═══ Data excerpt ═══

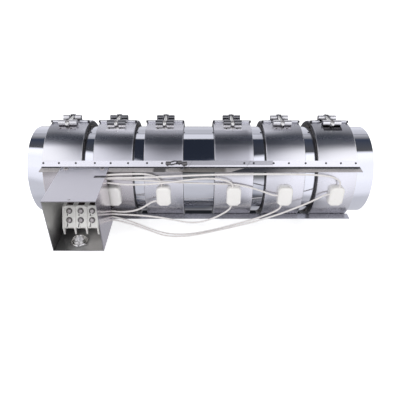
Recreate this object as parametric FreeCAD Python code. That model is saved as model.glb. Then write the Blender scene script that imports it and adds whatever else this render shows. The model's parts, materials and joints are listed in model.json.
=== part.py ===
import FreeCAD, Part
import math
import os

# A barrel heater set: six clamp-on ceramic band heaters on a thin sheet carrier tube, with wiring
# rails, an open terminal box and heat-proof leads. Millimetres. X runs along the tube, its middle
# at the origin, Z is up and -Y is the side with the terminal box.
# Angles round the tube are in degrees: 0 is the -Y side, 90 is the top, 180 is the +Y side.

# Carrier tube
tube_radius = 90.0
tube_wall = 2.0
tube_length = 672.0
seam_angle = 79.0
seam_width = 1.4
seam_depth = 0.5

# Bands along the tube, in a left and a right group of three
bands_per_group = 3
left_first_x = -265.0
left_pitch = 96.3
right_first_x = 63.0
right_pitch = 99.2
band_width = 75.0
band_thickness = 12.5
shell_radius = tube_radius + band_thickness
shell_sheet = 0.8
split_start = 94.0
split_end = 97.0
end_lip = 4.0

# Ceramic tiles and the heating winding between them and the shell
tiles_per_band = 14
tube_clearance = 0.4
tile_gap = 0.8
tile_side_gap = 0.4
winding_runs = 7
winding_width = 6.0
winding_thickness = 1.4
winding_gap = 0.3
winding_clearance = 0.1
winding_end_gap = 3.0

# Clamp at the split: folded straps, trunnion bars, screw and saddle washer
front_bar_angle = 86.0
rear_bar_angle = 104.0
strap_width = 36.0
strap_sheet = 1.2
front_strap_slot = 7.8
rear_strap_slot = 12.0
strap_foot_slot = 3.2
strap_foot = 11.0
strap_foot_bridge = 3.0
strap_lift = 0.1
strap_side_gap = 1.0
bar_size = 9.0
bar_clearance = 0.3
bar_length = 34.0
screw_radius = 3.0
screw_hole_clearance = 0.3
screw_tip_reach = 12.0
screw_head_flats = 10.0
screw_head_height = 4.5
washer_size = 11.0
washer_thickness = 1.5
seat_gap = 0.3

# Ceramic terminal caps
cap_width = 28.0
cap_height = 41.0
cap_depth = 12.5
cap_arch_radius = 9.0
cap_chamfer = 5.5

# Wiring rails, folded sheet angles along the bands
rail_sheet = 1.2
rail_leg = 13.0
rail_flange = 17.0
rail_bend = 1.0
rail_length = 606.0
upper_rail_angle = 33.5
lower_rail_angle = 39.5
left_joint_x = -42.0
right_joint_x = 69.0
joint_slant = 22.0
joint_gap = 0.5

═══

__Request__: Write the entire listing out again, word for word.

__Problem solution__:
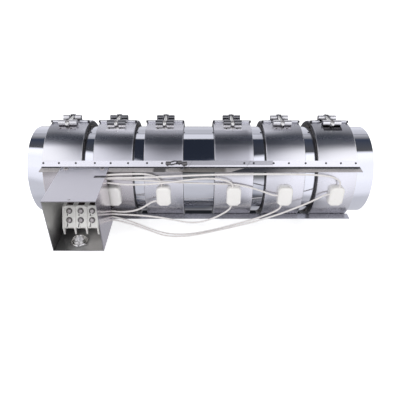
Recreate this object as parametric FreeCAD Python code. That model is saved as model.glb. Then write the Blender scene script that imports it and adds whatever else this render shows. The model's parts, materials and joints are listed in model.json.
=== part.py ===
import FreeCAD, Part
import math
import os

# A barrel heater set: six clamp-on ceramic band heaters on a thin sheet carrier tube, with wiring
# rails, an open terminal box and heat-proof leads. Millimetres. X runs along the tube, its middle
# at the origin, Z is up and -Y is the side with the terminal box.
# Angles round the tube are in degrees: 0 is the -Y side, 90 is the top, 180 is the +Y side.

# Carrier tube
tube_radius = 90.0
tube_wall = 2.0
tube_length = 672.0
seam_angle = 79.0
seam_width = 1.4
seam_depth = 0.5

# Bands along the tube, in a left and a right group of three
bands_per_group = 3
left_first_x = -265.0
left_pitch = 96.3
right_first_x = 63.0
right_pitch = 99.2
band_width = 75.0
band_thickness = 12.5
shell_radius = tube_radius + band_thickness
shell_sheet = 0.8
split_start = 94.0
split_end = 97.0
end_lip = 4.0

# Ceramic tiles and the heating winding between them and the shell
tiles_per_band = 14
tube_clearance = 0.4
tile_gap = 0.8
tile_side_gap = 0.4
winding_runs = 7
winding_width = 6.0
winding_thickness = 1.4
winding_gap = 0.3
winding_clearance = 0.1
winding_end_gap = 3.0

# Clamp at the split: folded straps, trunnion bars, screw and saddle washer
front_bar_angle = 86.0
rear_bar_angle = 104.0
strap_width = 36.0
strap_sheet = 1.2
front_strap_slot = 7.8
rear_strap_slot = 12.0
strap_foot_slot = 3.2
strap_foot = 11.0
strap_foot_bridge = 3.0
strap_lift = 0.1
strap_side_gap = 1.0
bar_size = 9.0
bar_clearance = 0.3
bar_length = 34.0
screw_radius = 3.0
screw_hole_clearance = 0.3
screw_tip_reach = 12.0
screw_head_flats = 10.0
screw_head_height = 4.5
washer_size = 11.0
washer_thickness = 1.5
seat_gap = 0.3

# Ceramic terminal caps
cap_width = 28.0
cap_height = 41.0
cap_depth = 12.5
cap_arch_radius = 9.0
cap_chamfer = 5.5

# Wiring rails, folded sheet angles along the bands
rail_sheet = 1.2
rail_leg = 13.0
rail_flange = 17.0
rail_bend = 1.0
rail_length = 606.0
upper_rail_angle = 33.5
lower_rail_angle = 39.5
left_joint_x = -42.0
right_joint_x = 69.0
joint_slant = 22.0
joint_gap = 0.5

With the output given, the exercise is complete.